→ Data extract:
+ + + + +

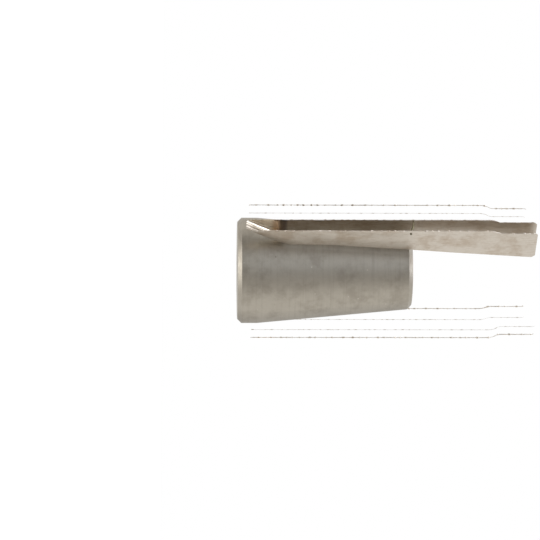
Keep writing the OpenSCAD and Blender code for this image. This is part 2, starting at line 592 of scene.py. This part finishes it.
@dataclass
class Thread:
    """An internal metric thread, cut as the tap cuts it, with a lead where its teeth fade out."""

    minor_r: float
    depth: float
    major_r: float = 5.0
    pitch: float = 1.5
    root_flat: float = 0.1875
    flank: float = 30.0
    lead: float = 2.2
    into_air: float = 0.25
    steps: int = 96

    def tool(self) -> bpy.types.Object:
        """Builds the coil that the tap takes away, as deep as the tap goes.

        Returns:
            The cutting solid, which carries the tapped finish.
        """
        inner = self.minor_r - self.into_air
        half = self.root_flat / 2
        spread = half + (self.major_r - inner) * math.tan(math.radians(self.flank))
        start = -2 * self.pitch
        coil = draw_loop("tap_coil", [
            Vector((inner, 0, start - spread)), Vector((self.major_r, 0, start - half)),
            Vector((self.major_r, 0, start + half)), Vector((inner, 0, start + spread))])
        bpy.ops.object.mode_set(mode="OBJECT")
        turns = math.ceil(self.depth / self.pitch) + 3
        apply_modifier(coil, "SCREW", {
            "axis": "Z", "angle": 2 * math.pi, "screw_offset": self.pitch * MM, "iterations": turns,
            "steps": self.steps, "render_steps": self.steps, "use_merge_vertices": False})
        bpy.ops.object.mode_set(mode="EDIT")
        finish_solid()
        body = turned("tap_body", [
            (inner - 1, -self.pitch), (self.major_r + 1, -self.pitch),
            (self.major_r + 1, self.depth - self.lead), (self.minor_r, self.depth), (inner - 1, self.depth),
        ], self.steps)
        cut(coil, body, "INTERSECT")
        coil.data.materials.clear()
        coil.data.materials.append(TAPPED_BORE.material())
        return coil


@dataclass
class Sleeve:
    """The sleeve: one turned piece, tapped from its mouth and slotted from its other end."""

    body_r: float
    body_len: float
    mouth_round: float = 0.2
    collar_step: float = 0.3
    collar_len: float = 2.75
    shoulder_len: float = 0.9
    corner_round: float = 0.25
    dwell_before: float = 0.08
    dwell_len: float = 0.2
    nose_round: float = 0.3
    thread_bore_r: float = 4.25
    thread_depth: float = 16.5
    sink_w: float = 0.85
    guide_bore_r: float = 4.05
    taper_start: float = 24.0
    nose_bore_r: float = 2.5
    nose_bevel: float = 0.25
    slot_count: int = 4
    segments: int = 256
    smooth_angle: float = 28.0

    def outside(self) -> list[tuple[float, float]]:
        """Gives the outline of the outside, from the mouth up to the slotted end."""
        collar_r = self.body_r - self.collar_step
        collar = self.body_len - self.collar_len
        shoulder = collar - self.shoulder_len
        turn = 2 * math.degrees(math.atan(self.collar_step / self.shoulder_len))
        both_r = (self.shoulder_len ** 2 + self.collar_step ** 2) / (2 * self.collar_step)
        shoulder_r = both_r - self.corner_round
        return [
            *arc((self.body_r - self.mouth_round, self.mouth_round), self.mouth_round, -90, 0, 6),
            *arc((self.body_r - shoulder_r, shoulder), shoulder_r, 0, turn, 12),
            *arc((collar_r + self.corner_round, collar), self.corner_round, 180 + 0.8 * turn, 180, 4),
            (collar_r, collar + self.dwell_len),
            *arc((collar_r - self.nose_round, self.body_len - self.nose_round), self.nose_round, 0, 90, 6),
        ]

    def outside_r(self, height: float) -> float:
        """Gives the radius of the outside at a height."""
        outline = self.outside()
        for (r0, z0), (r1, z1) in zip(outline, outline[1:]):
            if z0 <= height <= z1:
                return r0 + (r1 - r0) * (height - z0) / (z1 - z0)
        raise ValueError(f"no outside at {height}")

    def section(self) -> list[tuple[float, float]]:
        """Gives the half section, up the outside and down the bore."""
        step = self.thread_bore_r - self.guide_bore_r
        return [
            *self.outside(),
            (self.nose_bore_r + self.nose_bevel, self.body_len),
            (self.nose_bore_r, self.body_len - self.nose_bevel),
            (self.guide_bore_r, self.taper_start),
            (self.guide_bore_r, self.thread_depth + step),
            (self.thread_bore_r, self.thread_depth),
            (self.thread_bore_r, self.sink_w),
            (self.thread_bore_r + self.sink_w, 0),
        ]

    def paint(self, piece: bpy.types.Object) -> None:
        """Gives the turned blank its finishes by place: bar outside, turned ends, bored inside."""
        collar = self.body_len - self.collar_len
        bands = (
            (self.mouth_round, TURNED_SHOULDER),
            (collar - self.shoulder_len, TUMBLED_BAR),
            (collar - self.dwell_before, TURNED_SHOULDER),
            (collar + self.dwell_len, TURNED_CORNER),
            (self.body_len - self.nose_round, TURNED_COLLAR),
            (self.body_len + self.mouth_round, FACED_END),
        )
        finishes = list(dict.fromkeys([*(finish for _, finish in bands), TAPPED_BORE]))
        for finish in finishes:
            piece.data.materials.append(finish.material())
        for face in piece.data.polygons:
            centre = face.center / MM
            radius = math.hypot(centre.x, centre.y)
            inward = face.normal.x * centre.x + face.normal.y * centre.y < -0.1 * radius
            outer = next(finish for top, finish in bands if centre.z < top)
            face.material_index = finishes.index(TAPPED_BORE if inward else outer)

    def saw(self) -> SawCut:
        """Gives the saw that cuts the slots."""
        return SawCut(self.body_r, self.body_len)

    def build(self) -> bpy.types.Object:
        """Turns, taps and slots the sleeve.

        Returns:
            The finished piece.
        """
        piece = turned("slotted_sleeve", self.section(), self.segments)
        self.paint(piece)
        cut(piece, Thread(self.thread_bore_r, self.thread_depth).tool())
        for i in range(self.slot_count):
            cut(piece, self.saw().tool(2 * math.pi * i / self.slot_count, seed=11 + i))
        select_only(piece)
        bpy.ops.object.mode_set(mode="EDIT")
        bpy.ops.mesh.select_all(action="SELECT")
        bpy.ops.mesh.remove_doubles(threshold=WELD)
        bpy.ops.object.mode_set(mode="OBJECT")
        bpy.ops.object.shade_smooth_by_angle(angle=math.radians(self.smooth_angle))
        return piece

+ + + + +

→ Work to complete:
Quote exactly the opening line of the material above and every line after it, up to and including the line that contains "metric thread, cut".

→ Complete output:
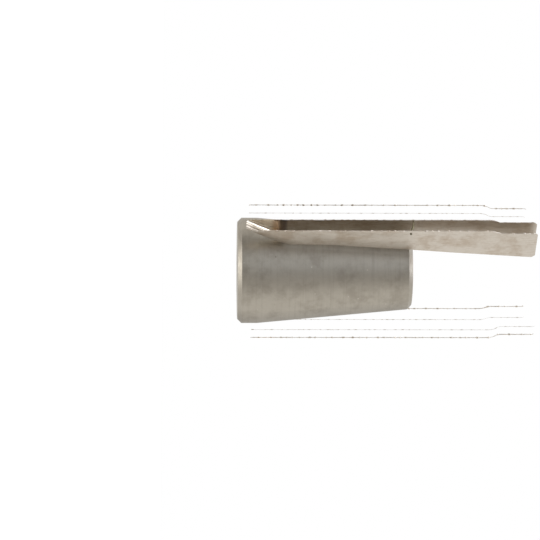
Keep writing the OpenSCAD and Blender code for this image. This is part 2, starting at line 592 of scene.py. This part finishes it.
@dataclass
class Thread:
    """An internal metric thread, cut as the tap cuts it, with a lead where its teeth fade out."""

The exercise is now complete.